= TASK DESCRIPTION =
Your task is to output the entries below word for word.

= Recorded data =

———

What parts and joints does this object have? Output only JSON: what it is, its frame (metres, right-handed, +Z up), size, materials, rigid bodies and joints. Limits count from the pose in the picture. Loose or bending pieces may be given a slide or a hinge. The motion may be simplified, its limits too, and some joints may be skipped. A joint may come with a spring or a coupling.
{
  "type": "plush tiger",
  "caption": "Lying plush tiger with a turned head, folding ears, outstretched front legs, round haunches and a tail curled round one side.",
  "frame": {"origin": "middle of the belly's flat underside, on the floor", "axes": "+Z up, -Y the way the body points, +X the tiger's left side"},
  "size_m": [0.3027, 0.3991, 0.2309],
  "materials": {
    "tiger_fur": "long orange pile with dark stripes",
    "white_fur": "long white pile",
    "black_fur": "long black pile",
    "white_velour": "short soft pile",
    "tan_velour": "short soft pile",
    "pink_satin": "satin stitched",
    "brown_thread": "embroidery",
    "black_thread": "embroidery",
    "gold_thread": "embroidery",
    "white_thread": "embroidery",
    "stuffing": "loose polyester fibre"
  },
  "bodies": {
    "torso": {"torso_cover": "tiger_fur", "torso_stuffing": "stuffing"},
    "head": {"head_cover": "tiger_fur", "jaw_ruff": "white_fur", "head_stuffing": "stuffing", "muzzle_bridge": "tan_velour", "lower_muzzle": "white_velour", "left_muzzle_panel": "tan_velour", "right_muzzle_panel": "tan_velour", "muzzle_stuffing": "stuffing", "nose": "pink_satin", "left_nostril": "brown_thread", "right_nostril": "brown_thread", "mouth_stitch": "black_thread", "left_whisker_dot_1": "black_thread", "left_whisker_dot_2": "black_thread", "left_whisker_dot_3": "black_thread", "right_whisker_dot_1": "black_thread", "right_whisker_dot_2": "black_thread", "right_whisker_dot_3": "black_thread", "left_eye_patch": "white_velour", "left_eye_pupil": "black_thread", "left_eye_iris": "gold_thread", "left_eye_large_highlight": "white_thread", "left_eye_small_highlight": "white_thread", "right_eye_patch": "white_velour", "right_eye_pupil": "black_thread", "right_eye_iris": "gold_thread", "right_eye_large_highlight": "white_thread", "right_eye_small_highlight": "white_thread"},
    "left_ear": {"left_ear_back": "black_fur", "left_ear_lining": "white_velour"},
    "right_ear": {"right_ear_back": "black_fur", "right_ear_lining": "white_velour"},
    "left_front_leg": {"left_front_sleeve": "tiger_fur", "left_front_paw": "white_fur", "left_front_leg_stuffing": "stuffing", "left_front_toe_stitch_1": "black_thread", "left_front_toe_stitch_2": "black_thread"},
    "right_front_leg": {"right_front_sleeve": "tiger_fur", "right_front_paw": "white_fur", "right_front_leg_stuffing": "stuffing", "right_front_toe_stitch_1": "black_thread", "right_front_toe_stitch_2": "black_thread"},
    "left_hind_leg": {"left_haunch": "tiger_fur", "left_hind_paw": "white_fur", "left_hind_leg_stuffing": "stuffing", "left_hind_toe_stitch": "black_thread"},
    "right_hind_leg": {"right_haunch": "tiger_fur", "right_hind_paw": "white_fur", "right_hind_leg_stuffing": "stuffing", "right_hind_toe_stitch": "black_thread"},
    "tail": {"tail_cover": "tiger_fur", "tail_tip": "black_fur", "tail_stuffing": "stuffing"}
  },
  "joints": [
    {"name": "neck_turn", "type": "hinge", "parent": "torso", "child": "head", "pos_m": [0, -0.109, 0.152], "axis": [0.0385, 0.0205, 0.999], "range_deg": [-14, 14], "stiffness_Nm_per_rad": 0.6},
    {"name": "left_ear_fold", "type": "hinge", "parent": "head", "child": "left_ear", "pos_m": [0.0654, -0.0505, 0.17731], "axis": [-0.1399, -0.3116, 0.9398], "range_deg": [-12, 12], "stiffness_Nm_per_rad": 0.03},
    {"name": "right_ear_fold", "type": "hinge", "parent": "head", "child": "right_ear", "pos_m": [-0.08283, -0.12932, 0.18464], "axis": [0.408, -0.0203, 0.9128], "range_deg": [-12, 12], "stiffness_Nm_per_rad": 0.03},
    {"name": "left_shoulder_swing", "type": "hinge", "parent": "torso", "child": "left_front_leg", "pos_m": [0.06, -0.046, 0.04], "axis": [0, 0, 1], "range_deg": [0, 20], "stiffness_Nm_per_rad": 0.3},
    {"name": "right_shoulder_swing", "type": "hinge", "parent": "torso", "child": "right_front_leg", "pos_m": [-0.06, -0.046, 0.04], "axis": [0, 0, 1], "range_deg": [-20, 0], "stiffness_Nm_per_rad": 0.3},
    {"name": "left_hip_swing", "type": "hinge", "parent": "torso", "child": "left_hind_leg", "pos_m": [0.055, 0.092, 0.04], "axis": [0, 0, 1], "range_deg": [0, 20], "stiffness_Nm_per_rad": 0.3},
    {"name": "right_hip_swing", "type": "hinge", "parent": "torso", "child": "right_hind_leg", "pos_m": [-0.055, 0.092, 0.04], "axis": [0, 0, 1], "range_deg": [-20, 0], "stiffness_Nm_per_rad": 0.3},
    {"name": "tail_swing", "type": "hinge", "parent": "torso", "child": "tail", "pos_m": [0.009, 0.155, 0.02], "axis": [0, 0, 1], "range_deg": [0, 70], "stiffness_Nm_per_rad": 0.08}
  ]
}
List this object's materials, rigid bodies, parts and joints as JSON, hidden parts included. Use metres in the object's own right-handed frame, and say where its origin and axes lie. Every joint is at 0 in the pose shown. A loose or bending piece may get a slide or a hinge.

———

= CORRECT RESULT =
What parts and joints does this object have? Output only JSON: what it is, its frame (metres, right-handed, +Z up), size, materials, rigid bodies and joints. Limits count from the pose in the picture. Loose or bending pieces may be given a slide or a hinge. The motion may be simplified, its limits too, and some joints may be skipped. A joint may come with a spring or a coupling.
{
  "type": "plush tiger",
  "caption": "Lying plush tiger with a turned head, folding ears, outstretched front legs, round haunches and a tail curled round one side.",
  "frame": {"origin": "middle of the belly's flat underside, on the floor", "axes": "+Z up, -Y the way the body points, +X the tiger's left side"},
  "size_m": [0.3027, 0.3991, 0.2309],
  "materials": {
    "tiger_fur": "long orange pile with dark stripes",
    "white_fur": "long white pile",
    "black_fur": "long black pile",
    "white_velour": "short soft pile",
    "tan_velour": "short soft pile",
    "pink_satin": "satin stitched",
    "brown_thread": "embroidery",
    "black_thread": "embroidery",
    "gold_thread": "embroidery",
    "white_thread": "embroidery",
    "stuffing": "loose polyester fibre"
  },
  "bodies": {
    "torso": {"torso_cover": "tiger_fur", "torso_stuffing": "stuffing"},
    "head": {"head_cover": "tiger_fur", "jaw_ruff": "white_fur", "head_stuffing": "stuffing", "muzzle_bridge": "tan_velour", "lower_muzzle": "white_velour", "left_muzzle_panel": "tan_velour", "right_muzzle_panel": "tan_velour", "muzzle_stuffing": "stuffing", "nose": "pink_satin", "left_nostril": "brown_thread", "right_nostril": "brown_thread", "mouth_stitch": "black_thread", "left_whisker_dot_1": "black_thread", "left_whisker_dot_2": "black_thread", "left_whisker_dot_3": "black_thread", "right_whisker_dot_1": "black_thread", "right_whisker_dot_2": "black_thread", "right_whisker_dot_3": "black_thread", "left_eye_patch": "white_velour", "left_eye_pupil": "black_thread", "left_eye_iris": "gold_thread", "left_eye_large_highlight": "white_thread", "left_eye_small_highlight": "white_thread", "right_eye_patch": "white_velour", "right_eye_pupil": "black_thread", "right_eye_iris": "gold_thread", "right_eye_large_highlight": "white_thread", "right_eye_small_highlight": "white_thread"},
    "left_ear": {"left_ear_back": "black_fur", "left_ear_lining": "white_velour"},
    "right_ear": {"right_ear_back": "black_fur", "right_ear_lining": "white_velour"},
    "left_front_leg": {"left_front_sleeve": "tiger_fur", "left_front_paw": "white_fur", "left_front_leg_stuffing": "stuffing", "left_front_toe_stitch_1": "black_thread", "left_front_toe_stitch_2": "black_thread"},
    "right_front_leg": {"right_front_sleeve": "tiger_fur", "right_front_paw": "white_fur", "right_front_leg_stuffing": "stuffing", "right_front_toe_stitch_1": "black_thread", "right_front_toe_stitch_2": "black_thread"},
    "left_hind_leg": {"left_haunch": "tiger_fur", "left_hind_paw": "white_fur", "left_hind_leg_stuffing": "stuffing", "left_hind_toe_stitch": "black_thread"},
    "right_hind_leg": {"right_haunch": "tiger_fur", "right_hind_paw": "white_fur", "right_hind_leg_stuffing": "stuffing", "right_hind_toe_stitch": "black_thread"},
    "tail": {"tail_cover": "tiger_fur", "tail_tip": "black_fur", "tail_stuffing": "stuffing"}
  },
  "joints": [
    {"name": "neck_turn", "type": "hinge", "parent": "torso", "child": "head", "pos_m": [0, -0.109, 0.152], "axis": [0.0385, 0.0205, 0.999], "range_deg": [-14, 14], "stiffness_Nm_per_rad": 0.6},
    {"name": "left_ear_fold", "type": "hinge", "parent": "head", "child": "left_ear", "pos_m": [0.0654, -0.0505, 0.17731], "axis": [-0.1399, -0.3116, 0.9398], "range_deg": [-12, 12], "stiffness_Nm_per_rad": 0.03},
    {"name": "right_ear_fold", "type": "hinge", "parent": "head", "child": "right_ear", "pos_m": [-0.08283, -0.12932, 0.18464], "axis": [0.408, -0.0203, 0.9128], "range_deg": [-12, 12], "stiffness_Nm_per_rad": 0.03},
    {"name": "left_shoulder_swing", "type": "hinge", "parent": "torso", "child": "left_front_leg", "pos_m": [0.06, -0.046, 0.04], "axis": [0, 0, 1], "range_deg": [0, 20], "stiffness_Nm_per_rad": 0.3},
    {"name": "right_shoulder_swing", "type": "hinge", "parent": "torso", "child": "right_front_leg", "pos_m": [-0.06, -0.046, 0.04], "axis": [0, 0, 1], "range_deg": [-20, 0], "stiffness_Nm_per_rad": 0.3},
    {"name": "left_hip_swing", "type": "hinge", "parent": "torso", "child": "left_hind_leg", "pos_m": [0.055, 0.092, 0.04], "axis": [0, 0, 1], "range_deg": [0, 20], "stiffness_Nm_per_rad": 0.3},
    {"name": "right_hip_swing", "type": "hinge", "parent": "torso", "child": "right_hind_leg", "pos_m": [-0.055, 0.092, 0.04], "axis": [0, 0, 1], "range_deg": [-20, 0], "stiffness_Nm_per_rad": 0.3},
    {"name": "tail_swing", "type": "hinge", "parent": "torso", "child": "tail", "pos_m": [0.009, 0.155, 0.02], "axis": [0, 0, 1], "range_deg": [0, 70], "stiffness_Nm_per_rad": 0.08}
  ]
}
List this object's materials, rigid bodies, parts and joints as JSON, hidden parts included. Use metres in the object's own right-handed frame, and say where its origin and axes lie. Every joint is at 0 in the pose shown. A loose or bending piece may get a slide or a hinge.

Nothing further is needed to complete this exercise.